L’omessa contestazione di taluni fatti, poi esplicitati nella lettera di licenziamento, configura un’ipotesi di «insussistenza del fatto contestato»
Cassazione Civile, sez. lav., 24 febbraio 2020, n. 4879
Con la sentenza n. 4879 del 24 febbraio 2020, la Corte di Cassazione si pronuncia sulle conseguenze del licenziamento disciplinare preceduto da una parziale contestazione dei fatti addebitati.
Secondo la Suprema Corte, l’omessa contestazione ex art. 7 L. 300/1970 di taluni comportamenti, poi esplicitati nella lettera di licenziamento, integra la fattispecie della «insussistenza del fatto contestato», cui è ricollegata la sanzione della reintegrazione ex art. 18 St. Lav. .
La Corte di Cassazione ha confermato che in caso di vizi formali procedurali (art. 18, comma 6 St. Lav.) si applica la ridotta tutela indennitaria, ferma restando però l’applicazione delle diverse tutele previste dall’art. 18, commi 4°, 5° o 7° – in sostituzione della tutela indennitaria ridotta e non in aggiunta ad essa – nel caso in cui venga accertata, su istanza del lavoratore, l’ingiustificatezza del licenziamento.
Secondo gli Ermellini il problema si pone, tuttavia, in relazione alle conseguenze legate ad un’interpretazione letterale della legge, che potrebbe condurre a ritenere operativa questa sanzione ridotta anche in relazione ai casi in cui il licenziamento per motivi soggettivi non sia preceduto da una contestazione disciplinare degli addebiti ex art. 7 L. n. 300 del 1970.

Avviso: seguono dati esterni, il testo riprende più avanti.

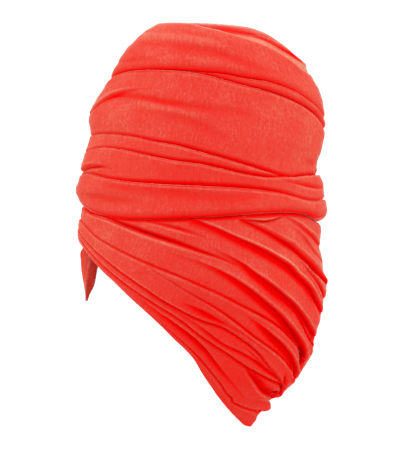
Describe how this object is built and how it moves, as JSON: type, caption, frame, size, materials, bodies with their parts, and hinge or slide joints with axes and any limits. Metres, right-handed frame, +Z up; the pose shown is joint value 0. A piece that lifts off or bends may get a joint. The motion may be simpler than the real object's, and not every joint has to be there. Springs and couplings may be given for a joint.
{
  "type": "head wrap",
  "caption": "Jersey head wrap wound over the crown, with folds across the brow, a pleated drape round the back of the head to the nape, and a loose end at the forehead.",
  "frame": {"origin": "the middle of the head at the level of the brow folds, where the wrap sits on the head", "axes": "+Z up the head, -Y the way the wearer faces, +X the wearer's left"},
  "size_m": [0.1762, 0.2199, 0.355],
  "materials": {
    "crown_cap": "matt coral-red cotton jersey, fine vertical knit",
    "upper_turn": "matt coral-red cotton jersey, fine vertical knit",
    "crown_fold": "matt coral-red cotton jersey, fine vertical knit",
    "main_turn": "matt coral-red cotton jersey, fine vertical knit",
    "brow_fold_upper": "matt coral-red cotton jersey, fine vertical knit",
    "brow_fold_middle": "matt coral-red cotton jersey, fine vertical knit",
    "brow_fold_lower": "matt coral-red cotton jersey, fine vertical knit",
    "nape_drape": "matt coral-red cotton jersey, fine vertical knit",
    "hem_band": "matt coral-red cotton jersey, fine vertical knit",
    "loose_end": "matt coral-red cotton jersey, fine vertical knit"
  },
  "bodies": {
    "root": {"crown_cap": "crown_cap", "upper_turn": "upper_turn", "crown_fold": "crown_fold", "main_turn": "main_turn", "brow_fold_upper": "brow_fold_upper", "brow_fold_middle": "brow_fold_middle", "brow_fold_lower": "brow_fold_lower", "nape_drape": "nape_drape", "hem_band": "hem_band", "loose_end": "loose_end"}
  },
  "joints": []
}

A tal proposito, la Suprema Corte rileva che ritenendo tale violazione alla stregua di un mero vizio procedurale “il datore di lavoro potrebbe allegare per la prima volta in giudizio, e dopo aver letto il ricorso del lavoratore, i fatti posti a base del licenziamento, potendo beneficiare, ove tali fatti siano provati ed idonei a configurare un valido motivo di licenziamento, di un regime sanzionatorio contenuto se raffrontato alle ulteriori sanzioni previste dalla medesima disposizione”.
Per questo motivo, prosegue la Suprema Corte, “appare preferibile la diversa interpretazione secondo la quale, ove il licenziamento venga intimato senza contestazione disciplinare, lo stesso continua, come in passato, ad essere considerato ingiustificato ed è sanzionato con la reintegrazione ad effetti risarcitori limitati”, trattandosi di «insussistenza del fatto contestato» ex art 18, comma 4, St. Lav, disposizione quest’ultima che “implicitamente non può che ricomprendere anche l’ipotesi di inesistenza della contestazione”.

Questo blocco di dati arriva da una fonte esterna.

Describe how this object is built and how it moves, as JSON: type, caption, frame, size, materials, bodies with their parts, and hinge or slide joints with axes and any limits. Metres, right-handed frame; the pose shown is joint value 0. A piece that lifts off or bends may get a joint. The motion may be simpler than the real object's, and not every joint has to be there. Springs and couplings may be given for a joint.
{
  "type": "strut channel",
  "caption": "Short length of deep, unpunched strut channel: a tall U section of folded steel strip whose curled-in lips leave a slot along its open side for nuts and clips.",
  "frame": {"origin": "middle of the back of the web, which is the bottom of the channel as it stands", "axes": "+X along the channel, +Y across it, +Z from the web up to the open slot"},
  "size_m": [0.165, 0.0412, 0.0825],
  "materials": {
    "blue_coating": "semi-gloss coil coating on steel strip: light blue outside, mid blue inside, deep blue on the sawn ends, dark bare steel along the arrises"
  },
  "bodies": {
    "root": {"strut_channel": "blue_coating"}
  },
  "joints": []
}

Secondo i Giudici di legittimità, pertanto, qualora la società fondi il licenziamento su condotte non precedentemente addebitate al lavoratore, si integra il radicale difetto di contestazione dell’infrazione che determina l’inesistenza dell’intero procedimento disciplinare.
Per la sentenza, in tali circostanze non si ricade, pertanto, nell’ipotesi del vizio di forma – per non essere stato correttamente adempiuto il procedimento disciplinare previsto dall’art. 7 dello Statuto dei Lavoratori – a cui è ricollegato il solo rimedio indennitario, ma nella diversa e più grave fattispecie del fatto insussistente, a cui l’art. 18, comma 4, della L. 300/1970 – ratione temporis applicabile – riconnette la reintegrazione.
Su tali presupposti, la Suprema Corte rigetta il ricorso proposto dalla società datrice, confermando l’illegittimità del recesso dalla stessa irrogato e il conseguente diritto del dipendente ad essere reintegrato nel proprio posto di lavoro.